Tuesday evening 60 anxious residents convened at William Fleming High School. City manager Chris Morrill started off by explaining that the input meeting in September 2011 had yielded an overwhelming consensus for a park and trails.

It has been over a year since the neighborhood began working with the Planning Commission on a Master Plan that would eventually be adopted by Roanoke City Council.

The city purchased the golf course for $4.1 million in 2005 for development, about the same time the housing market went bust. The city hired Meadowbrook Golf, Inc to operate the course. At one point City Council voted to keep it open for 10 years until the economy turned around. Ultimately the city closed it on March 1, 2010.

The past two summers the grass grew tall and a farmer baled hay where once green fairways were home to golf carts and challenging greens. The pool was closed and filled in, the indoor tennis building vacated and the clubhouse was boarded up.

The patio homes on the 10th, 11th, and 12th fairways were built and touted by realtors as golf course villas. The entrance-way “Countryside Cottage” signs posted there once proclaimed it so.

After the 2010 closing the fairway homes were devalued significantly. A poll of patio homeowners showed a reduction in assessments from 11 to 13 percent for 2011. Their hope is that the improvements will bring pride back to the neighborhood, said resident Rosanne Saunders.
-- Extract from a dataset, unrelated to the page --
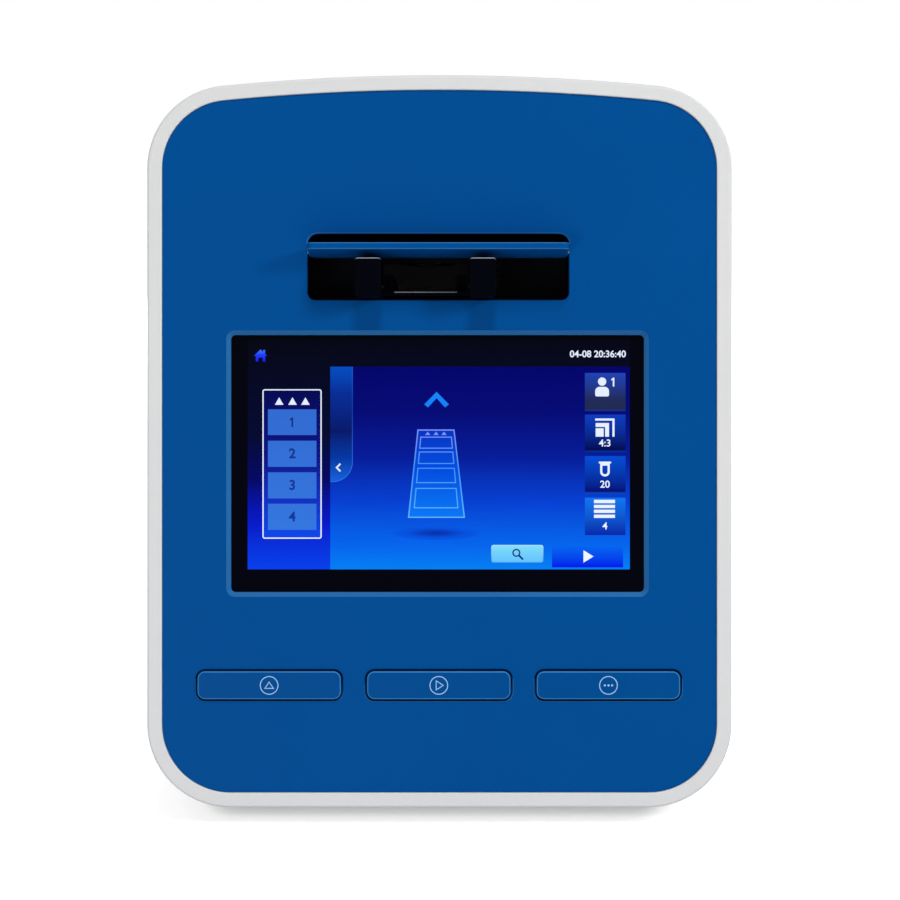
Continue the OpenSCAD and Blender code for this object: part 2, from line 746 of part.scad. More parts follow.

Following the original golf cart paths will be linear walking trails that will wind through areas of wildflowers, shrubs and trees. The trails will have fitness stops for more active adults. The natural areas will be low maintenance for ease of upkeep by the Parks and Recreation Department. Scheduled maintenance will be limited to pruning, bi-annual wildflower cutting and some mowing along the trails.
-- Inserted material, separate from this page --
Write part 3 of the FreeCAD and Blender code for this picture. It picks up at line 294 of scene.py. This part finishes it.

Underwood said the trails and Greenway would follow the topography. No neighbors wanted any bulldozing or leveling of the natural areas that are home to large oak trees. The park area at Lewiston and Ranch Road will have diagonal parallel parking. “Folks of any age and ability can use it,” he said.

The ADA accessible trails will connect to the Greenway, though it will be stand-alone to Ferncliff Drive for now. They will wait to connect the trail across Hershberger Road when the Evans Spring area is developed; that will be after the Valley View interchange is completed sometime in 2015.

The pavilion will have rest-rooms, be lighted, have good visibility and the design will fit the neighborhood, explained Underwood.

Spectrum Design’s John Garland and Alta Planning and Design from Davidson, North Carolina teamed up and were selected to design a final working plan. The city is still negotiating the cost with the team.

City council members and Police Chief Chris Perkins attended the meeting. Perkins and the Neighborhood Community Resource Officer Billy Wood were asked by the neighbors to look for safety improvements. Chief Perkins took notes on lighting needs; there are no streetlights and the city turned off what lights there were at the golf course clubhouse and parking area.

The sticky notes pasted on the display boards will help refine the design, City Council and the Planning Commission will be briefed and final plans will be brought back to the neighborhood in May. Construction documents will be ongoing through the summer.

Steve Boucher, director of Parks and Recreation and Donnie Underwood took questions and suggestions. All in all everyone seemed pleased.

The only real vocal complaint was that it was not moving along fast enough. “Get it done … get started,” said Sharon Blevins of Countryside Drive.  Construction is expected to begin in the fall of this year.